By any account, Ralph Reed and Mario Cuomo make an odd couple.

Reed, Christian Coalition founder and conservative political strategist, became the face of the family values movement in the past decade. And Cuomo, former Democratic governor of New York, came to the public's attention for his liberal social stances and opposition to the death penalty.

But they shared the stage Friday at a fund-raiser in Irvine for a local mentoring program.

Speaking to 250 charity donors in Republican territory, Reed said of Cuomo: "Now he knows how it feels for me to be at the University of Wisconsin in Madison. I'm really glad to be in Orange County today."
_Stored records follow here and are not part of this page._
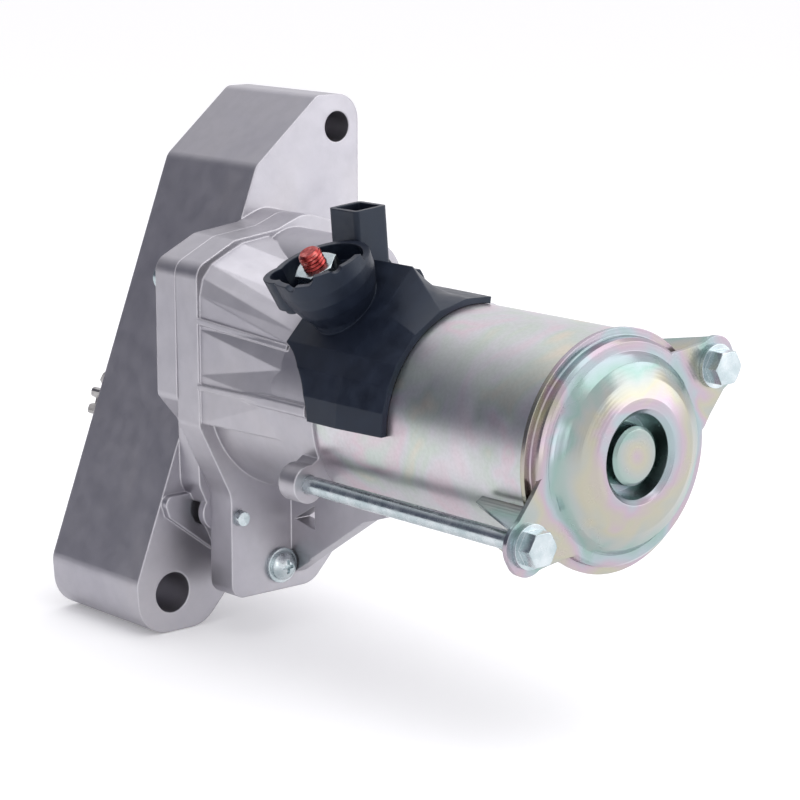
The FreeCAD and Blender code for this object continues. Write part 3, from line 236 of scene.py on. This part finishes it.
def passivate_tint(paint, size_mm, base):
    """Pale oil-film colours of yellow-passivated zinc, in soft patches over a base colour."""
    patches = paint.noise(size_mm, 2.5, distortion=1.6)
    film = paint.ramp(patches, (0.30, (0.78, 0.71, 0.56)), (0.42, (0.60, 0.70, 0.62)),
                      (0.52, (0.70, 0.70, 0.74)), (0.62, (0.78, 0.62, 0.70)), (0.74, (0.62, 0.72, 0.66)))
    return paint.mix("MIX", 0.55, base, film)


def yoke_zinc():
    paint = Paint("zinc_yoke", Metallic=1.0)
    paint.soft_edges(0.3)
    paint.bump(paint.noise(0.7, 3.0), 0.02, 0.5)
    speckle = paint.ramp(paint.noise(1.1, 3.0), (0.35, (0.38, 0.37, 0.365)), (0.65, (0.47, 0.46, 0.465)))
    colour = passivate_tint(paint, 42.0, speckle)
    return paint.finish(colour, paint.patchy(16.0, 4.0, 0.30, 0.42))


def cover_zinc():
    paint = Paint("zinc_cover", Metallic=1.0)
    paint.soft_edges(0.3)
    distance = paint.radius()
    rings = paint.math("SINE", paint.math("MULTIPLY", distance, RING_RADIANS_PER_MM))
    paint.bump(rings, 0.012, 0.35)
    paint.bump(paint.noise(0.6, 3.0), 0.012, 0.4)
    drift = paint.math("MULTIPLY", paint.noise(26.0, 2.0, distortion=1.0), BAND_WANDER_MM)
    wander = paint.math("ADD", distance, drift)
    bands = paint.math("FRACT", paint.math("DIVIDE", wander, BAND_WIDTH_MM))
    film = paint.ramp(bands, (0.0, (0.36, 0.38, 0.35)), (0.2, (0.23, 0.37, 0.32)), (0.4, (0.34, 0.41, 0.44)),
                      (0.58, (0.46, 0.33, 0.40)), (0.78, (0.44, 0.40, 0.28)), (1.0, (0.36, 0.38, 0.35)))
    colour = paint.mix("MIX", 0.70, (0.36, 0.40, 0.42, 1), film)
    return paint.finish(colour, paint.patchy(12.0, 4.0, 0.17, 0.30))


def bright_zinc():
    paint = Paint("bright_zinc", Metallic=1.0)
    paint.soft_edges(0.35)
    paint.bump(paint.noise(0.8, 3.0), 0.02, 0.4)
    colour = paint.ramp(paint.noise(6.0, 3.0), (0.3, (0.40, 0.48, 0.50)), (0.7, (0.62, 0.67, 0.69)))
    return paint.finish(colour, paint.patchy(2.5, 4.0, 0.18, 0.34))


def black_nylon():
    paint = Paint("black_nylon", Metallic=0.0, IOR=1.42, Coat_Weight=0.12, Coat_Roughness=0.30,
                  Specular_Tint=(0.66, 0.80, 1.0, 1))
    paint.soft_edges(0.7)
    paint.bump(paint.noise(0.5, 3.0), 0.02, 0.6)
    paint.bump(paint.noise(9.0, 2.0), 0.15, 0.3)
    colour = paint.ramp(paint.noise(8.0, 4.0), (0.3, (0.005, 0.007, 0.014)), (0.7, (0.010, 0.014, 0.026)))
    return paint.finish(colour, paint.patchy(4.0, 4.0, 0.34, 0.50))


def metal(name, dark, light, rough_low, rough_high, grain_mm=1.0, depth_mm=0.015, stretch=(1, 1, 1)):
    """A plain machined or drawn metal, with grain that can run along one axis."""
    paint = Paint(name, Metallic=1.0)
    paint.soft_edges(0.2)
    paint.bump(paint.noise(grain_mm, 3.0, stretch), depth_mm, 0.5)
    colour = paint.ramp(paint.noise(5.0, 4.0, stretch), (0.3, dark), (0.7, light))
    return paint.finish(colour, paint.patchy(3.0, 3.0, rough_low, rough_high))


def moulded(name, dark, light, rough_low, rough_high):
    paint = Paint(name, Metallic=0.0)
    paint.soft_edges(0.3)
    paint.bump(paint.noise(0.8, 4.0), 0.03, 0.6)
    colour = paint.ramp(paint.noise(4.0, 4.0), (0.3, dark), (0.7, light))
    return paint.finish(colour, paint.patchy(3.0, 3.0, rough_low, rough_high))


def copper_thread():
    paint = Paint("copper_thread", Metallic=1.0)
    paint.bump(paint.noise(0.6, 3.0), 0.02, 0.6)
    colour = paint.ramp(paint.noise(1.6, 4.0), (0.3, (0.16, 0.015, 0.015)), (0.55, (0.44, 0.07, 0.065)),
                        (0.8, (0.74, 0.30, 0.27)))
    return paint.finish(colour, paint.patchy(1.2, 3.0, 0.16, 0.34))


# grain: turned bars have fine rings along the motor's axis, the core shows its stacked sheets
TURNED = (1, 8, 1)
STACKED = (0.2, 12, 0.2)

MATERIALS = {
    "die_cast_aluminium": cast_aluminium,
    "zinc_steel": yoke_zinc,
    "bright_zinc_steel": bright_zinc,
    "black_plastic": black_nylon,
    "copper": copper_thread,
    "bare_copper": lambda: metal("bare_copper", (0.62, 0.28, 0.16), (0.80, 0.44, 0.29), 0.25, 0.40),
    "bearing_steel": lambda: metal("bearing_steel", (0.52, 0.52, 0.53), (0.66, 0.66, 0.67), 0.12, 0.25,
                                   1.0, 0.008, TURNED),
    "gear_steel": lambda: metal("gear_steel", (0.24, 0.23, 0.23), (0.42, 0.41, 0.40), 0.26, 0.42, 0.8, 0.02),
    "core_iron": lambda: metal("core_iron", (0.14, 0.14, 0.15), (0.27, 0.27, 0.28), 0.40, 0.60,
                               0.7, 0.03, STACKED),
    "spring_steel": lambda: metal("spring_steel", (0.24, 0.24, 0.26), (0.42, 0.42, 0.44), 0.22, 0.36,
                                  0.6, 0.01),
    "bronze": lambda: metal("bronze", (0.46, 0.30, 0.13), (0.66, 0.47, 0.24), 0.36, 0.52, 0.4, 0.03),
    "ferrite": lambda: moulded("ferrite", (0.045, 0.045, 0.05), (0.09, 0.09, 0.10), 0.50, 0.70),
    "carbon": lambda: moulded("carbon", (0.05, 0.045, 0.045), (0.12, 0.10, 0.09), 0.40, 0.60),
    "insulation": lambda: moulded("insulation", (0.11, 0.05, 0.025), (0.20, 0.10, 0.05), 0.35, 0.50),
    "seal_rubber": lambda: moulded("seal_rubber", (0.012, 0.012, 0.012), (0.03, 0.03, 0.03), 0.50, 0.70),
}


def dress_nodes():
    """Gives every CAD node the material of its slot, and the pressed cover its own brighter one."""
    made = {}
    for part in frame["record"]["subparts"]:
        slot = part["material_slot"]
        if slot not in made:
            made[slot] = MATERIALS[slot]()
        material = cover_zinc() if part["node"] == "rear_cover" else made[slot]
        node = frame["nodes"][part["node"]]
        node.data.materials.clear()
        node.data.materials.append(material)
    return made


# ---------------------------------------------------------------- pieces
def threaded_stud(material):
    """The battery stud with its thread cut, standing for the plain CAD cylinder."""
    mount = next(m for m in frame["record"]["mounts"] if m["name"] == "battery_stud_end")
    axis = Vector(mount["axis"]).normalized()
    radius = mount["dims"]["r_mm"] * MM
    tip = mount["dims"]["length_mm"] * MM / 2 + TIP_BEYOND_END * MM
    foot = THREAD_FOOT * MM
    pitch = THREAD_PITCH * MM
    depth = THREAD_DEPTH * MM
    side = axis.orthogonal().normalized()
    other = axis.cross(side)
    shape = bmesh.new()
    rings = []
    for row in range(THREAD_ROWS + 1):
        height = foot + (tip - foot) * row / THREAD_ROWS
        ring = []
        for step in range(THREAD_STEPS):
            angle = 2 * math.pi * step / THREAD_STEPS
            phase = (height / pitch - step / THREAD_STEPS) % 1.0
            groove = depth * abs(2 * phase - 1)
            reach = min(radius - groove, radius - TIP_CHAMFER * MM + (tip - height))
            point = side * (reach * math.cos(angle)) + other * (reach * math.sin(angle)) + axis * height
            ring.append(shape.verts.new(Vector(mount["pos_m"]) + point))
        rings.append(ring)
    for low, high in zip(rings, rings[1:]):
        for step in range(THREAD_STEPS):
            following = (step + 1) % THREAD_STEPS
            shape.faces.new((low[step], low[following], high[following], high[step]))
    shape.faces.new(list(reversed(rings[0])))
    shape.faces.new(rings[-1])
    mesh = bpy.data.meshes.new("stud_thread")
    shape.to_mesh(mesh)
    shape.free()
    mesh.materials.append(material)
    for polygon in mesh.polygons:
        polygon.use_smooth = len(polygon.vertices) == 4
    stud = bpy.data.objects.new("stud_thread", mesh)
    bpy.context.collection.objects.link(stud)
    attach(stud, "motor_frame")
    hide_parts("battery_stud")


def working_spring(name, joint, fixed_y_mm, length_mm, stroke_mm):
    """A copy of the coil spring on the motor frame, standing for its CAD node."""
    node = frame["nodes"][name]
    piece = bpy.data.objects.new(name + "_coil", node.data.copy())
    bpy.context.collection.objects.link(piece)
    piece.matrix_world = node.matrix_world.copy()
    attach(piece, "motor_frame")
    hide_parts(name)
    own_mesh(piece)


# ---------------------------------------------------------------- studio
def studio():
    scene = bpy.context.scene
    scene.view_settings.view_transform = "Standard"
    world = bpy.data.worlds.new("studio")
    scene.world = world
    world.use_nodes = True
    nodes = world.node_tree.nodes
    links = world.node_tree.links
    direction = nodes.new("ShaderNodeTexCoord").outputs["Generated"]
    dot = nodes.new("ShaderNodeVectorMath")
    dot.operation = "DOT_PRODUCT"
    dot.inputs[1].default_value = Vector(DARK_SIDE).normalized()
    links.new(direction, dot.inputs[0])
    ramp = nodes.new("ShaderNodeValToRGB")
    for element, stop in zip(ramp.color_ramp.elements, (BRIGHT_STOP, DARK_STOP)):
        element.position, element.color = stop
    links.new(dot.outputs["Value"], ramp.inputs["Fac"])
    links.new(ramp.outputs["Color"], nodes["Background"].inputs["Color"])
    nodes["Background"].inputs["Strength"].default_value = 1.0

    lowest = cad_box[0][2]
    bpy.ops.mesh.primitive_plane_add(size=FLOOR_SIZE, location=(0, 0, lowest - FLOOR_GAP))
    floor = bpy.context.object
    floor.name = "floor"
    paint = Paint("floor_white", Roughness=0.9, Base_Color=(0.92, 0.92, 0.925, 1), Emission_Strength=0.16,
                  Emission_Color=(1.0, 1.0, 1.0, 1))
    floor.data.materials.append(paint.finish())

    for name, place, width, height, power in SOFTBOXES:
        light = bpy.data.lights.new(name, "AREA")
        light.shape = "RECTANGLE"
        light.size = width
        light.size_y = height
        light.energy = power
        lamp = bpy.data.objects.new(name, light)
        lamp.location = place
        lamp.rotation_euler = (Vector(LIGHT_AIM) - Vector(place)).to_track_quat("-Z", "Y").to_euler()
        bpy.context.collection.objects.link(lamp)


def camera():
    turn, tilt = CAMERA_TURN, CAMERA_TILT
    right = Vector((math.cos(turn), -math.sin(turn), 0))
    up = Vector((math.sin(turn) * math.sin(tilt), math.cos(turn) * math.sin(tilt), math.cos(tilt)))
    back = right.cross(up)
    data = bpy.data.cameras.new("camera")
    data.lens = CAMERA_LENS
    data.sensor_width = CAMERA_SENSOR
    eye = bpy.data.objects.new("camera", data)
    eye.matrix_world = Matrix.Translation(CAMERA_PLACE) @ Matrix((right, up, back)).transposed().to_4x4()
    bpy.context.collection.objects.link(eye)
    bpy.context.scene.camera = eye


made = dress_nodes()
threaded_stud(made["copper"])
for spring in SPRINGS:
    working_spring(*spring, STROKE)
studio()
camera()
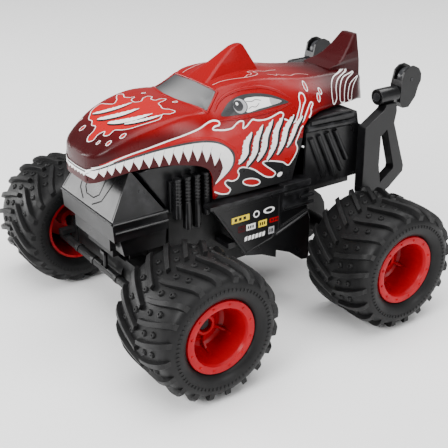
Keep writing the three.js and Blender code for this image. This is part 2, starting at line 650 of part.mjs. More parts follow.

For his part, Cuomo acknowledged the political bent of the crowd. "I want to thank the woman who came up to me earlier and said, 'How marvelously courageous of you to come here today,' " Cuomo said. "It was a little off-putting," he acknowledged, but appropriate.

Debating issues ranging from campaign finance reform to race relations, the two national figures were the main attraction at Angelitos de Oro's 37th annual fund-raiser. Angelitos, a volunteer organization that supports the nonprofit Big Brothers/Big Sisters of Orange County, presented $140,000 to the youth program.

In Reed's comments, he referred to the burning of Southern churches as a clear indication that vestiges of racism linger. He also criticized President Clinton's widely publicized conversations on race as being insufficient.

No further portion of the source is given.